As the ratio of AC power to moment of inertia increases the power system becomes more unstable. In a centrally managed power system unloaded synchronous motors with large flywheels can be added to the system to provide the required stability. However, in a pure uncontrolled energy market no party is compensated for providing the moment of inertia required for electricity system stability.

From a legal perspective the fix is simple. All generators must spend whatever money is necessary to provide their fair share of the required electricity system moment of inertia. C. Rhodes identified this problem to the Ontario Power Authority about 13 years ago. However, no one listened. The lawyers refused to incorporate this technical complexity into wind and solar generation contracts.
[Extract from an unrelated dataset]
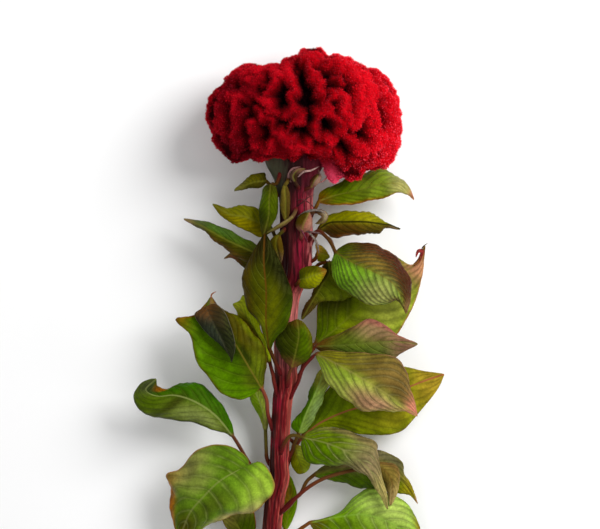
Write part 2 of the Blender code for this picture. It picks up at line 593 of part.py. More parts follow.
def stalk_start(y, degrees):
    """Where a stalk meets the stem, a gap clear of it all round, and the way out of the stem there."""
    angle = math.radians(degrees)
    step = 0.5
    ahead = stem_surface(y + step, angle) - stem_surface(y - step, angle)
    turn = step / stem_section(y)[1]
    side = stem_surface(y, angle + turn) - stem_surface(y, angle - turn)
    out = unit(np.cross(ahead, side))
    one, two = unit(side), unit(ahead)
    start = stem_surface(y, angle)
    rim = [STALK_RADIUS * (math.cos(a) * one + math.sin(a) * two) for a in np.linspace(0, 2 * math.pi, 12)]
    for _ in range(3):
        start = start + out * (GAP - min(clearance(start + r) for r in rim))
    return start, out


def leaf_blade(leaf, rings, halves):
    """A grid of points over the blade, from its base to its tip and from one edge to the other."""
    rib = spline(leaf["rib"], rings)
    ahead = along(rib)
    one, two = leaf["one"], leaf["two"]
    over = np.subtract(two[len(two) // 2], one[len(one) // 2])
    bulge_one, bulge_two = leaf["bulge"]
    if np.cross(over, rib[-1] - rib[0])[2] < 0:
        one, two, bulge_one, bulge_two = two, one, bulge_two, bulge_one
    across = unit(np.subtract(two[0], one[0]))
    across = unit(across - ahead[0] * (across @ ahead[0]))
    ending = unit(np.subtract(two[-1], one[-1]))
    edges = []
    for points, side in ((one, -1), (two, 1)):
        start = rib[0] + side * across * STALK_RADIUS * BLADE_BASE_SHARE
        end = rib[-1] + side * ending * TIP_HALF_WIDTH
        edges.append(spline([start, *points, end], rings))
    height, count = leaf["wave"]
    grid = []
    for i in range(rings):
        t = i / (rings - 1)
        row = []
        swell = height * math.sin(math.pi * t) ** 0.6
        for edge, side, bulge in ((edges[0], -1, bulge_one), (edges[1], 1, bulge_two)):
            reach = edge[i] - rib[i]
            up = side * unit(np.cross(reach, ahead[i]))
            for k in range(halves + 1):
                u = k / halves
                ripple = swell * u * u * math.sin(2 * math.pi * (count * t + WAVE_SHIFT * side))
                lift = bulge * 4 * u * (1 - u) * np.linalg.norm(reach) * math.sin(math.pi * t) ** 0.5
                row.append(rib[i] + reach * u + up * (lift + ripple))
        left, right = row[: halves + 1][::-1], row[halves + 2 :]
        grid.append(left + right)
    return np.array(grid), across


def leaf_rings(leaf, blade_rings, stalk_rings, halves):
    """Rings round the whole leaf: a round stalk that opens into a thin blade."""
    grid, across = leaf_blade(leaf, blade_rings, halves)
    start, out = stalk_start(*leaf["at"])
    route = [*leaf.get("stalk", []), grid[0][halves]]
    bend = start + out * STALK_RISE + (route[0] - start) * STALK_LEAN
    stalk = spline([start, bend, *route], stalk_rings + 1)[:-1]
    ahead = along(np.vstack([stalk, grid[0][halves]]))
    ahead[0] = out
    rings = []
    width = 2 * halves + 1
    for middle, forward in zip(stalk, ahead):
        side = unit(across - forward * (across @ forward))
        up = np.cross(side, forward)
        angles = np.radians(np.linspace(180 - STALK_SIDE_ANGLE, STALK_SIDE_ANGLE, width))
        top = [middle + STALK_RADIUS * (math.cos(a) * side + math.sin(a) * up) for a in angles]
        low = [middle + STALK_RADIUS * (math.cos(a) * side - math.sin(a) * up) for a in angles]
        rings.append(top + low[::-1])
    down_leaf = np.gradient(grid, axis=0)
    over_leaf = np.gradient(grid, axis=1)
    for i, row in enumerate(grid):
        t = i / (blade_rings - 1)
        rib = RIB_THICKNESS + (TIP_THICKNESS - RIB_THICKNESS) * t
        top, low = [], []
        for j, point in enumerate(row):
            u = abs(j - halves) / halves
            body = rib if u == 0 else BLADE_THICKNESS
            thick = body if u < 1 else MARGIN_THICKNESS
            up = unit(np.cross(over_leaf[i][j], down_leaf[i][j]))
            top.append(point + up * thick / 2)
            low.append(point - up * thick / 2)
        rings.append(top + low[::-1])
    return rings, width


def make_leaf(name, leaf, collection, finish):
    rings, width = leaf_rings(leaf, leaf.get("rings", LEAF_RINGS), STALK_RINGS, LEAF_COLUMNS)
    return new_object(name, loft(name, rings, width), collection, finish)


def outline_radius():
    """The crest's reach from its middle for each degree round it, read from its outline."""
    points = np.array(CREST_OUTLINE, float)
    angle = np.unwrap(np.arctan2(points[:, 1], points[:, 0]))
    reach = np.hypot(points[:, 0], points[:, 1])
    angle = np.concatenate([angle - 2 * math.pi, angle, angle + 2 * math.pi])
    return np.interp(np.radians(np.arange(361)), angle, np.tile(reach, 3))


def ridge_distance(points, lines):
    """The distance, seen from above, from each point to the nearest of the lines."""
    best = np.full(len(points), 1e9)
    for line in lines:
        for a, b in zip(line, line[1:]):
            a, b = np.array(a, float), np.array(b, float)
            share = np.clip(((points - a) @ (b - a)) / ((b - a) @ (b - a)), 0, 1)
            best = np.minimum(best, np.linalg.norm(points - a - share[:, None] * (b - a), axis=1))
    return best


def fold_distance(points):
    """The distance to the nearest fold line of a seeded field of waves of one length."""
    draw = random.Random(FOLD_SEED)
    value = np.zeros(len(points))
    slope = np.zeros((len(points), 3))
    for _ in range(FOLD_WAVES):
        way = unit(np.array([draw.gauss(0, 1) for _ in range(3)])) * 2 * math.pi / FOLD_WAVELENGTH
        phase = draw.uniform(0, 2 * math.pi)
        value += np.sin(points @ way + phase)
        slope += np.cos(points @ way + phase)[:, None] * way
    return np.abs(value) / np.maximum(np.linalg.norm(slope, axis=1), FOLD_FLATTEST)


def ribbon(distance):
    """The round back of the ribbon, from 1 on its ridge to 0 beside it."""
    return np.sqrt(np.clip(1 - (distance / RIBBON_HALF_WIDTH) ** 2, 0, 1))


def crest_points(directions):
    """The crest's surface for unit directions from its middle, in millimetres."""
    flat = np.hypot(directions[:, 0], directions[:, 1])
    turn = np.degrees(np.arctan2(directions[:, 1], directions[:, 0])) % 360
    outline = np.interp(turn, np.arange(361), outline_radius())
    angle = np.radians(turn)
    oval = 1 / np.hypot(np.cos(angle) / CREST_HALF_WIDTH, np.sin(angle) / CREST_HALF_LENGTH)
    reach = (oval + (outline - oval) * flat**CREST_EDGE_POWER) * flat**CREST_SQUARENESS
    lift = CREST_HALF_DEPTH * np.sign(directions[:, 2]) * np.abs(directions[:, 2]) ** CREST_SQUARENESS
    shell = np.stack([reach * np.cos(angle), reach * np.sin(angle), lift], axis=1)
    seen = shell[:, :2]
    back = ribbon(fold_distance(shell))
    distance = ridge_distance(seen, CREST_RIDGES)
    front = np.maximum(ribbon(distance), back * np.clip((distance - FILL_STARTS) / FILL_BLEND, 0, 1))
    facing = np.clip((directions[:, 2] - FRONT_STARTS) / FRONT_BLEND, 0, 1)
    relief = FOLD_RELIEF + (1 - FOLD_RELIEF) * facing
    sink = RIBBON_DEPTH * relief * (1 - facing * front - (1 - facing) * back)
    hollow = np.zeros(len(seen))
    for x, y, wide, high, deep in CREST_PITS:
        away = np.hypot((seen[:, 0] - x) / wide, (seen[:, 1] - y) / high) / PIT_SPREAD
        hollow = np.maximum(hollow, deep * np.exp(-(away**2)))
    sink += PIT_DEPTH * hollow * facing
    sink *= 1 - (1 - RIM_RELIEF) * np.clip((flat - RIM_STARTS) / (1 - RIM_STARTS), 0, 1)
    beyond_spot = np.clip((np.hypot(seen[:, 0], seen[:, 1]) - REST_SPOT_REACH) / REST_SPOT_BLEND + 1, 0, 1)
    sink *= np.where(directions[:, 2] < 0, beyond_spot, 1)
    inward = shell / np.linalg.norm(shell, axis=1)[:, None]
    near = np.linalg.norm(shell - np.array(LOBE_ROOT), axis=1) / LOBE_RADIUS
    lobe = np.exp(-(near**4))[:, None] * np.array(LOBE_GROWTH)
    placed = shell - inward * sink[:, None] + lobe + np.array(CREST_MIDDLE)
    placed[:, 2] = np.maximum(placed[:, 2], 0)
    return placed


def make_crest(collection):
    build = bmesh.new()
    bmesh.ops.create_icosphere(build, subdivisions=CREST_DETAIL, radius=1)
    directions = np.array([v.co for v in build.verts])
    for vertex, place in zip(build.verts, crest_points(directions)):
        vertex.co = Vector(place * MM)
    mesh = bpy.data.meshes.new("crest")
    build.to_mesh(mesh)
    build.free()
    crest = new_object("crest", mesh, collection, material("crest_red", (0.5, 0.0, 0.02), 0.9))
    fewer = crest.modifiers.new("fewer faces", "DECIMATE")
    fewer.ratio = CREST_FACES_KEPT
    crest.data = bpy.data.meshes.new_from_object(crest.evaluated_get(bpy.context.evaluated_depsgraph_get()))
    crest.modifiers.remove(fewer)
    for vertex in crest.data.vertices:
        vertex.co.z = max(vertex.co.z, 0)
    return crest


def cut_socket(crest, cutters):
    """Cuts the seat of the stem's neck into the crest, with a gap all round."""
    mesh = loft("neck_cutter", stem_rings(GAP, SOCKET_START), STEM_SIDES)
    cutter = bpy.data.objects.new("neck_cutter", mesh)
    cutters.objects.link(cutter)
    cutter.hide_render = True
    cutter.display_type = "WIRE"
    cut = crest.modifiers.new("neck seat", "BOOLEAN")
    cut.operation = "DIFFERENCE"
    cut.solver = "EXACT"
    cut.object = cutter


def main():
    clear_scene()
    plant = bpy.data.collections.new("cockscomb_celosia")
    cutters = bpy.data.collections.new("cutters")
    bpy.context.scene.collection.children.link(plant)
    bpy.context.scene.collection.children.link(cutters)
    make_stem(plant)
    cut_socket(make_crest(plant), cutters)
    green = material("leaf_green", (0.07, 0.14, 0.01), 0.5)
    dry = material("bract_brown", (0.12, 0.09, 0.04), 0.7)
    for name, leaf in LEAVES.items():
        make_leaf(name, leaf, plant, green if name.startswith("leaf") else dry)


main()
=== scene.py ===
"""A cut cockscomb celosia that lies on a pale floor, seen from above.

+X is to the right, +Y runs from the cut stem towards the crest and +Z is up. The tables are
millimetres and colours are screen values from 0 to 255.
"""

import math
import random

import bmesh
import bpy
import numpy as np
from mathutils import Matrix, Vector


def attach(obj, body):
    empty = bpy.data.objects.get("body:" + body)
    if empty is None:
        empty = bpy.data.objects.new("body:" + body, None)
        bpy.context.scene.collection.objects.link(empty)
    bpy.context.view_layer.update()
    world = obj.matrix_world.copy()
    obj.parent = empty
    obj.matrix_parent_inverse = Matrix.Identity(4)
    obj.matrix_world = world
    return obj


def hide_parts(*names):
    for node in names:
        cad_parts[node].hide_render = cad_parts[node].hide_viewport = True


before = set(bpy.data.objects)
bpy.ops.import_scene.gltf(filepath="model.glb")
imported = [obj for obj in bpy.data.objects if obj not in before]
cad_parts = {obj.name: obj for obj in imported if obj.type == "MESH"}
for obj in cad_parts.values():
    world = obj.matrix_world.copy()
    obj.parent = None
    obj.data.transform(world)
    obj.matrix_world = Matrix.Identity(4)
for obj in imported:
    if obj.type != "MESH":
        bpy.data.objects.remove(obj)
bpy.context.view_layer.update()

MM = 0.001
SPLINE_STEPS = 12
RIPPLE_HEIGHT = 0.6

# The crest
CREST_MIDDLE = (0.0, 0.0, 38.0)
CREST_HALF_WIDTH = 61.0
CREST_HALF_LENGTH = 36.0
CREST_HALF_DEPTH = 39.5
CREST_SQUARENESS = 0.86
CREST_EDGE_POWER = 3
CREST_DETAIL = 7
RIBBON_HALF_WIDTH = 5.2
RIBBON_DEPTH = 8.5
PIT_DEPTH = 8.0
PIT_SPREAD = 1.35

# Seeded folds cover the back, and the front wherever the nearest drawn ridge is too far off
FOLD_WAVELENGTH = 27.0
FOLD_WAVES = 18
FOLD_SEED = 7
FOLD_FLATTEST = 0.12
FOLD_RELIEF = 0.8
FILL_STARTS = 6.5
FILL_BLEND = 2.5
FRONT_STARTS = 0.12
FRONT_BLEND = 0.3
RIM_STARTS = 0.93
RIM_RELIEF = 0.35
REST_SPOT_REACH = 17.0
REST_SPOT_BLEND = 6.0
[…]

Today in Ontario nuclear and hydroelectric generation provide the required electricity system moment of inertia even while nuclear and hydroelectric power are being discarded. Today in ERCOT there is a high penetration of wind generation, fossil fuel generation has been taken out of service and parts of the ERCOT system are on the threshold of instability. As PJM introduces increasing amounts of wind generation this instability issue will become more pronounced. In CASIO the projected decommissioning of nuclear generation may have such severe instability consequences that the existing generators may be left running as unloaded synchronous motors simply to provide electricity system stability.

A significant issue for FOEI to address is how, in current circumstances, to force generators to either provide the required amount of stabilizing moment of inertia themselves or to fund others to provide it. Clearly a kWh supplied by a generator that provides its own moment of inertia should be worth more than a kWh supplied by a generator that provides no moment of inertia. However, this issue is not reflected in current electricity market rules.

This web page last updated April 28, 2020.